3.1. Sensing measurements

To test the ability of the coated fiber to detect Al cations, an 18 mW laser excitation light source with a wavelength of 375 nm was coupled into the core of an 80 cm long PMMA+8-HQ functionalized fiber using an aspheric lens (f =2.75 mm, NA=0.55) via a dichroic mirror. The back reflected light collected from the coated fiber core was imaged using the same lens, passed through the dichroic mirror, 425 nm long pass filter and ×4 objective, and characterized using a Horiba iHR550 Imaging Spectrometer with Synapse CCD Detector. The exposed-core region of the coupled fiber was then exposed to Al cations by immersing the outside of a 23 cm long central section of the fiber in a saturated solution of potassium aluminum sulfate (potassium alum, KAl(SO4)2·12H2O), and the back reflected spectra were measured immediately after immersion and again after 1 hour of immersion. The setup is shown by the schematic in Fig. 2(a). The measured result before immersion subtracted from the after immersion results is presented in Fig. 2(b), which shows the fluorescence peak of 8-HQ complexed with Al cations [22] increasing over time.
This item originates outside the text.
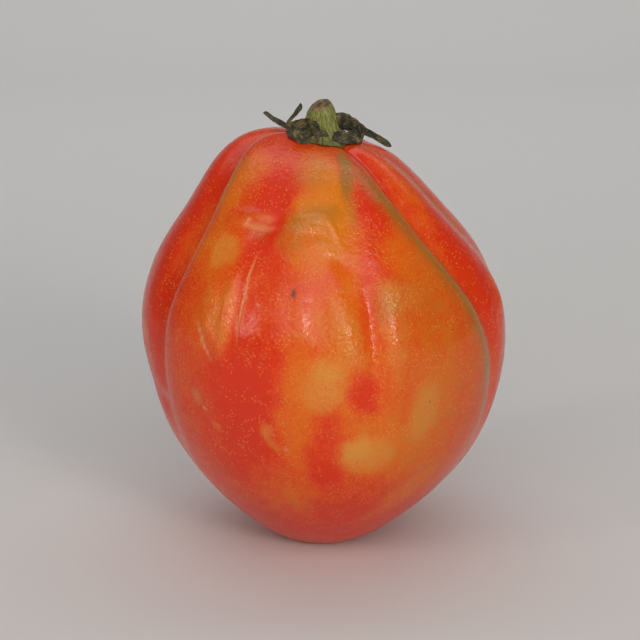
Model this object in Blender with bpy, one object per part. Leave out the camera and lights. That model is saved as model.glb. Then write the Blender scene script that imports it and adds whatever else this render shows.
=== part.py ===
"""A ribbed, heart-shaped tomato standing on its blossom end, with its stem stub and dried sepals.

Lengths are in millimetres until each mesh is made, then in metres. +Z is up, the origin is the centre of the
small flat spot that the fruit rests on, and the front of the fruit faces -Y.
An azimuth is counted in degrees from the front (-Y) towards +X, so 90 is the right-hand side.
A distance down the skin is counted from the centre of the stem end.
"""

import math

import bpy
from mathutils import Vector

for old in list(bpy.data.objects):
    bpy.data.objects.remove(old)

MM = 0.001

# One side of the fruit from its stem end to the edge of the resting spot: radius, height.
FRUIT_PROFILE = (
    (0.0, 101.3), (6.0, 101.3), (13.0, 100.2), (20.0, 97.2), (27.0, 91.2), (33.4, 82.6), (39.6, 72.7),
    (43.6, 63.2), (44.8, 53.6), (43.6, 43.2), (40.2, 31.3), (35.0, 21.8), (27.6, 13.3), (18.4, 5.2),
    (13.0, 1.7), (9.0, 0.0),
)

# The skin's mesh: columns in each rib and how far they crowd towards the creases, the levels near the stem,
# and the rings below them.
RIB_COLUMNS = 8
RIB_CROWDING = 0.55
CROWN_LEVELS = (2.5, 3.8, 5.2, 7.0, 9.4)
SKIN_RINGS = 32

# Where the creases between the ribs run: azimuth at each of these distances down the skin.
CREASE_STATIONS = (8.0, 18.0, 28.0, 45.0, 62.0, 85.0, 110.0)
# Azimuths, depth, then the valley's half width on its lower-azimuth and its higher-azimuth side.
CREASES = (
    ((-100, -80, -67, -61, -62, -64, -66), 4.2, 6.0, 2.3),
    ((-38, -28, -22, -22, -26, -27, -25), 0.8, 6.0, 6.0),
    ((14, 18, 13, 12, 14, 16, 14), 1.1, 5.0, 5.0),
    ((32, 36, 36.5, 48, 61, 70, 67), 3.2, 3.0, 4.0),
    ((68, 74, 78, 84, 93, 99, 97), 1.3, 4.0, 5.0),
    ((112, 119, 123, 127, 130, 132, 130), 2.4, 4.0, 4.0),
    ((156, 162, 165, 168, 170, 171, 170), 1.3, 5.0, 5.0),
    ((203, 207, 210, 214, 216, 217, 216), 2.8, 3.4, 4.6),
    ((236, 244, 251, 259, 263, 264, 263), 1.2, 5.0, 5.0),
)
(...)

This result demonstrates the ability of a thin polymer film functionalized fiber to detect Al cations, with the potential for corrosion detection, and confirms sufficient mobility of the 8-HQ within the polymer matrix to allow complexation with the Al cations.

 figure: Fig. 2

Fig. 2 (a) Setup used to test the ability of the coated fiber to detect Al cations (MMF is multimode fiber). (b) Back reflected spectra of the functionalized fiber directly after immersion in Al cations solution (green circle) and after 1 hour of immersion in solution (blue circle).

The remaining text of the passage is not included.